-- begin Extracted records --

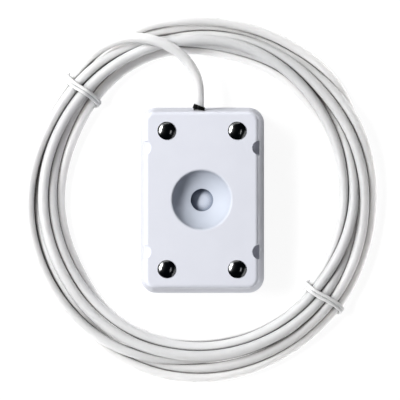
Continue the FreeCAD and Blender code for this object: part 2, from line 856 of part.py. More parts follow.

-- end Extracted records --
-- begin Extracted records --

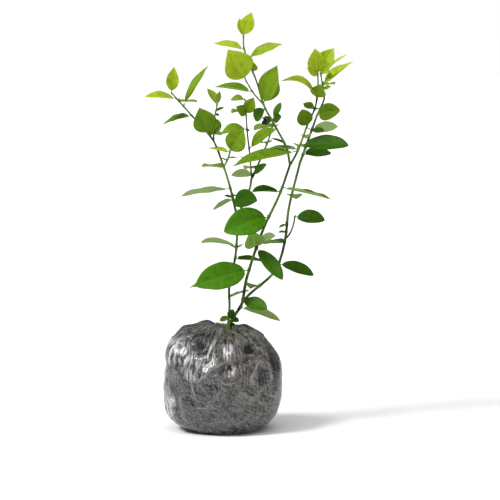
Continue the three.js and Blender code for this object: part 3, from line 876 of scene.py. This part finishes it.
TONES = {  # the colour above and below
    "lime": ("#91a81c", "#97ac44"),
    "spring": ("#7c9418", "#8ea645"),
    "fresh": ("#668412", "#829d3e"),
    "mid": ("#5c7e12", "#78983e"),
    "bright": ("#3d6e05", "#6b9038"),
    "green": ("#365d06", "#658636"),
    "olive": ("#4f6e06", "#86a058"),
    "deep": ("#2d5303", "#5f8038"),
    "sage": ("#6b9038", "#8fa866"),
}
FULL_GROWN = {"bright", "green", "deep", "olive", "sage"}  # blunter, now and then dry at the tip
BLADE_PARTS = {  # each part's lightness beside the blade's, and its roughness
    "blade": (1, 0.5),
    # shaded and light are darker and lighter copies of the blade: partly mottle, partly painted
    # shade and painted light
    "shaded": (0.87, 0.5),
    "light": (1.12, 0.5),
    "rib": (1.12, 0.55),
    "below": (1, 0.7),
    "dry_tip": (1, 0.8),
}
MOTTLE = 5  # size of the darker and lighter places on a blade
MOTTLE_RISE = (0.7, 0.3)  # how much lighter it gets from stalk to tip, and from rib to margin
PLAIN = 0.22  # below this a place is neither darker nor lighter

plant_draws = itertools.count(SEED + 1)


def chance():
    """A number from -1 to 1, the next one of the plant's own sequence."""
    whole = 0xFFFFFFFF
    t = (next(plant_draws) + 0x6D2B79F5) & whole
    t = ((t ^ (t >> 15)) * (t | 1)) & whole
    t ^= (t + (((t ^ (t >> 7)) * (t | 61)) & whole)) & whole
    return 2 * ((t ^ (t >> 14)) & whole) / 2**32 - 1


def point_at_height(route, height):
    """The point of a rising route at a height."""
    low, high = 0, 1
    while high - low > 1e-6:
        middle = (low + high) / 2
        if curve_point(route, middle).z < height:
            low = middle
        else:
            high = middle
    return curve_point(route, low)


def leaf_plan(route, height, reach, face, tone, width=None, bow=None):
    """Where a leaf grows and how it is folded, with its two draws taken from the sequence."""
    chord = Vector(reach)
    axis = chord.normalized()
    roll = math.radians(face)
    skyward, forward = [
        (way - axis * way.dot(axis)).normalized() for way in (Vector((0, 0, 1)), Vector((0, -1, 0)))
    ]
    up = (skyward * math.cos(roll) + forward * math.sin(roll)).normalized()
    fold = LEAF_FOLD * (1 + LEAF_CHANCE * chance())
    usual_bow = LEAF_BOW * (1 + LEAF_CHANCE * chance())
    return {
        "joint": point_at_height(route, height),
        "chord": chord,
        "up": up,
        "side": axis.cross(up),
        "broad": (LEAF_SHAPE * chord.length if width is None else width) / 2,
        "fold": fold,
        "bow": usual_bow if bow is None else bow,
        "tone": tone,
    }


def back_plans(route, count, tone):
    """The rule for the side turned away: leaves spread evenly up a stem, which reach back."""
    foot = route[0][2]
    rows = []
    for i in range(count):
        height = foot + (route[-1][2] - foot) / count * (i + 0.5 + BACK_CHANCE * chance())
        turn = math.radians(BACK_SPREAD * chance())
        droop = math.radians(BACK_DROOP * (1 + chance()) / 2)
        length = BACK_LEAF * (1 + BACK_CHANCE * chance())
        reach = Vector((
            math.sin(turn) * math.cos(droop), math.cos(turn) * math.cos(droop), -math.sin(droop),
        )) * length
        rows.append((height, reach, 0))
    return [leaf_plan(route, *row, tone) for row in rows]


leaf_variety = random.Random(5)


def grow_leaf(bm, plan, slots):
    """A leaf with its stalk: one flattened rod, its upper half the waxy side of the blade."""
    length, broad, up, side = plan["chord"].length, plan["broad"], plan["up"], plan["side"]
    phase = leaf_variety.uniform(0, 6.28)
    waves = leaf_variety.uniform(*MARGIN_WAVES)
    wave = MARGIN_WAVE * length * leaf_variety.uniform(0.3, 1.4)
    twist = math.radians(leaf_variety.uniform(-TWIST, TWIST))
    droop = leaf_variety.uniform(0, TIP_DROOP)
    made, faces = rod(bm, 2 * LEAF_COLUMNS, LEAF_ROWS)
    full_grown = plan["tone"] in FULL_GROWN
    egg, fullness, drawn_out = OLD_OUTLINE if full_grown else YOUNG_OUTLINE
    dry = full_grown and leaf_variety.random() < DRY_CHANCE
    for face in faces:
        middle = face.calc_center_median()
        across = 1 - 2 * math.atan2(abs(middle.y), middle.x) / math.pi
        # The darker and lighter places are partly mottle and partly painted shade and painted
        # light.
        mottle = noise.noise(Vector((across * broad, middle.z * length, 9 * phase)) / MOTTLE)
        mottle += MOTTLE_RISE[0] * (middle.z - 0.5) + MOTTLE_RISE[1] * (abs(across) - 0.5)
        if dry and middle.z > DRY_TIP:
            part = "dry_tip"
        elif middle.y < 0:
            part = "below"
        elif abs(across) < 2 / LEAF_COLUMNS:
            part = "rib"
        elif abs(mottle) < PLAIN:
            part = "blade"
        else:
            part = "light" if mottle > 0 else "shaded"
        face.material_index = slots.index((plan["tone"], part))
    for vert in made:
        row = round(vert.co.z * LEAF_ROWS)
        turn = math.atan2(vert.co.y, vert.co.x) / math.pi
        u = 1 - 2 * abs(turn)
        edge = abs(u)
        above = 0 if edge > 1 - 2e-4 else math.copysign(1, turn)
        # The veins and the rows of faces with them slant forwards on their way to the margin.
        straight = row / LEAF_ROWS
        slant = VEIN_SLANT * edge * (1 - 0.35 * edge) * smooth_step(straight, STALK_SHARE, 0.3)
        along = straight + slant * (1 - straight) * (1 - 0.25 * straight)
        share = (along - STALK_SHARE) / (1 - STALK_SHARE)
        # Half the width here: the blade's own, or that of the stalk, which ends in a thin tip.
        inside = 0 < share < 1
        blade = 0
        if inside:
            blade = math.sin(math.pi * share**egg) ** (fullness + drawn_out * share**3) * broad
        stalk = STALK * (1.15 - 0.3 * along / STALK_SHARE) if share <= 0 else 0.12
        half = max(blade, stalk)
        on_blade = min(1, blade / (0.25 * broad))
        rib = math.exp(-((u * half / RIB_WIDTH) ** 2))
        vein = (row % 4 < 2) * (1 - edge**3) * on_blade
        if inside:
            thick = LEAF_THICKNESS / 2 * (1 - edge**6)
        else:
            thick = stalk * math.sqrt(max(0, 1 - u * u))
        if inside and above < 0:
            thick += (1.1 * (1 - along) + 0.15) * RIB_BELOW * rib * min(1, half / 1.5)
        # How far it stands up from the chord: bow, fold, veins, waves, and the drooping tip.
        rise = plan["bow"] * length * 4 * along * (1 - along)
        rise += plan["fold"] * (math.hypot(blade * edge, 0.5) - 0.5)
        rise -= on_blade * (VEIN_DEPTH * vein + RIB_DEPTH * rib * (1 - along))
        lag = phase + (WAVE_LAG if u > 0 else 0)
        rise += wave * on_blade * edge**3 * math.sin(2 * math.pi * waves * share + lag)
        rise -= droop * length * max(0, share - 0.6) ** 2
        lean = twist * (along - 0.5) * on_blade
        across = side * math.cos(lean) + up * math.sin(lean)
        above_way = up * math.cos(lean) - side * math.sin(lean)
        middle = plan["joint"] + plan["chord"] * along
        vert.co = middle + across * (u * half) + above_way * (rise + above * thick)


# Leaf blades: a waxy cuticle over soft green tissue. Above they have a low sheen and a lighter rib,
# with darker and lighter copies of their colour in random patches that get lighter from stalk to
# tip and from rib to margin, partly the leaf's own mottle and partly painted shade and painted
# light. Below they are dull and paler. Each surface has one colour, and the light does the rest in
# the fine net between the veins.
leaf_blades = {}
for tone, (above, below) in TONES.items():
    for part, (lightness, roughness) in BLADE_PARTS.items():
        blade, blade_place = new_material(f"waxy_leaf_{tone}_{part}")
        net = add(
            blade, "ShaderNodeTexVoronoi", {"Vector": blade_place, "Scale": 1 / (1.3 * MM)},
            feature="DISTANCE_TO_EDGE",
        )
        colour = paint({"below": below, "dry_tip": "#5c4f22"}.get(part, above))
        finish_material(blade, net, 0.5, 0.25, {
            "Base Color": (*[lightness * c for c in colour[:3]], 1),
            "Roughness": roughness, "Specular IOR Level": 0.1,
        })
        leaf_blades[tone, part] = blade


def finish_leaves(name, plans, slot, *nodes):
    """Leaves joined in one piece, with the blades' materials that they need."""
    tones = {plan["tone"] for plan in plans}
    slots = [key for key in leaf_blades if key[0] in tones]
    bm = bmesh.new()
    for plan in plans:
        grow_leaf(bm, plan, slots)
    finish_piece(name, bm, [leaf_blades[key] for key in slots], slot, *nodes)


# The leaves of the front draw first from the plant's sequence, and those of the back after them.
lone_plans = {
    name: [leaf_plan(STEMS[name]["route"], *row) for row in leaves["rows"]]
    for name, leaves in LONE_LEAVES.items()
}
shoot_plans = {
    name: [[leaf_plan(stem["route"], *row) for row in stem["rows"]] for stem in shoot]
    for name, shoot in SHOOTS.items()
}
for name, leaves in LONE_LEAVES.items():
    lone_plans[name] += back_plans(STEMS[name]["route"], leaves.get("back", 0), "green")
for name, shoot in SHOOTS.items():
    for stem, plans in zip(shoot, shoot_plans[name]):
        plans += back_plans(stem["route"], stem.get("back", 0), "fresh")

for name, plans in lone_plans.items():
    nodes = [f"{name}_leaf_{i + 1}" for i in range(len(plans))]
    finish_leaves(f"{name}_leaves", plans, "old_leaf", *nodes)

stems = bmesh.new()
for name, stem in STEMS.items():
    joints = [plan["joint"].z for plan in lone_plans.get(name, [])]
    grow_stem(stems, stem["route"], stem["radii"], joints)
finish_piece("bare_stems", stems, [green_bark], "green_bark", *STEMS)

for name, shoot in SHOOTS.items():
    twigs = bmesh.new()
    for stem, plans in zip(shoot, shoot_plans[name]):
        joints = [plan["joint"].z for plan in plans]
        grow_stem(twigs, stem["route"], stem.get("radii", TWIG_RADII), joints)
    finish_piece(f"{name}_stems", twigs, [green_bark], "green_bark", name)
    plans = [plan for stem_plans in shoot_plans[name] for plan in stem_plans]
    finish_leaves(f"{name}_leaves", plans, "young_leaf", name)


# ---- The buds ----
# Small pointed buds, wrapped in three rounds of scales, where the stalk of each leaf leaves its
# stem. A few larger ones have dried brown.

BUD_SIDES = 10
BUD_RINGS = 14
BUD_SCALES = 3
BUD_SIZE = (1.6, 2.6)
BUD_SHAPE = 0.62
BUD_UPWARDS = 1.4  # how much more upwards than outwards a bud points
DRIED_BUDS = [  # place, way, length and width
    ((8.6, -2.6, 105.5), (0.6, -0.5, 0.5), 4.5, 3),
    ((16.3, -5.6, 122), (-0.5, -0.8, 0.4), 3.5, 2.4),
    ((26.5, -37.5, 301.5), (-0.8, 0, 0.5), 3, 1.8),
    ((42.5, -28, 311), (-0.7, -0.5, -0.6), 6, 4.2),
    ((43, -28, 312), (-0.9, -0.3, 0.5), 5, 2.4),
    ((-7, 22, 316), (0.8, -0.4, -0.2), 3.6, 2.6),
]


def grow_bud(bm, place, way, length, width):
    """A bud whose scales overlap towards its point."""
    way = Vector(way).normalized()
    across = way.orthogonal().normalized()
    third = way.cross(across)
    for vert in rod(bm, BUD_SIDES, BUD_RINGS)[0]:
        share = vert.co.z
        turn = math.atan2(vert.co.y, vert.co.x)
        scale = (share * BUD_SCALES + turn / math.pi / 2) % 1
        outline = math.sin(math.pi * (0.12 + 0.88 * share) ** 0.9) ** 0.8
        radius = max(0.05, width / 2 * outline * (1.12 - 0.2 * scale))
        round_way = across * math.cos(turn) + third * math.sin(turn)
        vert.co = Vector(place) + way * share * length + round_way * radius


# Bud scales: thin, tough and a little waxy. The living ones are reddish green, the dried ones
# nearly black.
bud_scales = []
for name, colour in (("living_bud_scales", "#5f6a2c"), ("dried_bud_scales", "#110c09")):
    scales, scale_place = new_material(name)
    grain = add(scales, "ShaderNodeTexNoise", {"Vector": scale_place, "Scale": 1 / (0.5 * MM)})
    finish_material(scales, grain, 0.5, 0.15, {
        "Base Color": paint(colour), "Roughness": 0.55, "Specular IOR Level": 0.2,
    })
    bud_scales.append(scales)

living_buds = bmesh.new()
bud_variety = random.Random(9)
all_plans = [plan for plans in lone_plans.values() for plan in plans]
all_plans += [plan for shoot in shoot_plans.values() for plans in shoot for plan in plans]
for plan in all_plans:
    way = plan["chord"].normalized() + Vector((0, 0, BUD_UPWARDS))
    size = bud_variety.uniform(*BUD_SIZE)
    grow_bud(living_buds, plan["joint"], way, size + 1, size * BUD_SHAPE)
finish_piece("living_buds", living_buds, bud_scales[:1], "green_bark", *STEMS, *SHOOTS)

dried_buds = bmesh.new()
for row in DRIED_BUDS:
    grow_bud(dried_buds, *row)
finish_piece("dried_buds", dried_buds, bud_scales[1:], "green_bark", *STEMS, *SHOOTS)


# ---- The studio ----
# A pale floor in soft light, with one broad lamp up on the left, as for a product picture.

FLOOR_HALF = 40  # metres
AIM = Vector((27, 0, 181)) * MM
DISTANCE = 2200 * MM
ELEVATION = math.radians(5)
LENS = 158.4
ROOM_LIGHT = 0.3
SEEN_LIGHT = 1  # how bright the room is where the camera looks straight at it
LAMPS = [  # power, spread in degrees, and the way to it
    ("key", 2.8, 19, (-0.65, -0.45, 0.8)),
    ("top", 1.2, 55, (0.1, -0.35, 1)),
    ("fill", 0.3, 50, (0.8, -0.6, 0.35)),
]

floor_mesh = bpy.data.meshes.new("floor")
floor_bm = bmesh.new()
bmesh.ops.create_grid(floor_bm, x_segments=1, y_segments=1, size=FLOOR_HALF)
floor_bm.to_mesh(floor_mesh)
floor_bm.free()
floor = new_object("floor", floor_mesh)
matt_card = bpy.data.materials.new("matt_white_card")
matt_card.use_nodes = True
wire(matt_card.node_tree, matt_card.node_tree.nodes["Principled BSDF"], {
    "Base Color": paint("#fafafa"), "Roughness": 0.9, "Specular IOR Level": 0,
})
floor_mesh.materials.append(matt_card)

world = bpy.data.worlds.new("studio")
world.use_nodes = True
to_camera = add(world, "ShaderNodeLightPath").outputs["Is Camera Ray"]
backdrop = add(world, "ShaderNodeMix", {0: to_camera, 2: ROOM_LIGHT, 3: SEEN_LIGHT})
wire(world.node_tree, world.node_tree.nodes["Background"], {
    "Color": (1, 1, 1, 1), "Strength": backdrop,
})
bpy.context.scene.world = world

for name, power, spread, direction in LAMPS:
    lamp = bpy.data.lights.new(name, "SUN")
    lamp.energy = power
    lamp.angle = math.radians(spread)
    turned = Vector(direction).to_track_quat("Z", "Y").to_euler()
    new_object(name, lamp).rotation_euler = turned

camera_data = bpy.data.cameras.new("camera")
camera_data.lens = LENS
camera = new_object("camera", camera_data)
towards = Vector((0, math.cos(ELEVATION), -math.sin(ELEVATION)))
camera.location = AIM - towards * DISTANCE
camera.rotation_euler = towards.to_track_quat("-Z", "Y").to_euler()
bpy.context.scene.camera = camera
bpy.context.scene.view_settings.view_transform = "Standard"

-- end Extracted records --

What is expected - Return exactly the lines from the line that has "Continue the three.js" to the line that has "return 2 * ((t", both of them included.

Written reply -
Continue the three.js and Blender code for this object: part 3, from line 876 of scene.py. This part finishes it.
TONES = {  # the colour above and below
    "lime": ("#91a81c", "#97ac44"),
    "spring": ("#7c9418", "#8ea645"),
    "fresh": ("#668412", "#829d3e"),
    "mid": ("#5c7e12", "#78983e"),
    "bright": ("#3d6e05", "#6b9038"),
    "green": ("#365d06", "#658636"),
    "olive": ("#4f6e06", "#86a058"),
    "deep": ("#2d5303", "#5f8038"),
    "sage": ("#6b9038", "#8fa866"),
}
FULL_GROWN = {"bright", "green", "deep", "olive", "sage"}  # blunter, now and then dry at the tip
BLADE_PARTS = {  # each part's lightness beside the blade's, and its roughness
    "blade": (1, 0.5),
    # shaded and light are darker and lighter copies of the blade: partly mottle, partly painted
    # shade and painted light
    "shaded": (0.87, 0.5),
    "light": (1.12, 0.5),
    "rib": (1.12, 0.55),
    "below": (1, 0.7),
    "dry_tip": (1, 0.8),
}
MOTTLE = 5  # size of the darker and lighter places on a blade
MOTTLE_RISE = (0.7, 0.3)  # how much lighter it gets from stalk to tip, and from rib to margin
PLAIN = 0.22  # below this a place is neither darker nor lighter

plant_draws = itertools.count(SEED + 1)


def chance():
    """A number from -1 to 1, the next one of the plant's own sequence."""
    whole = 0xFFFFFFFF
    t = (next(plant_draws) + 0x6D2B79F5) & whole
    t = ((t ^ (t >> 15)) * (t | 1)) & whole
    t ^= (t + (((t ^ (t >> 7)) * (t | 61)) & whole)) & whole
    return 2 * ((t ^ (t >> 14)) & whole) / 2**32 - 1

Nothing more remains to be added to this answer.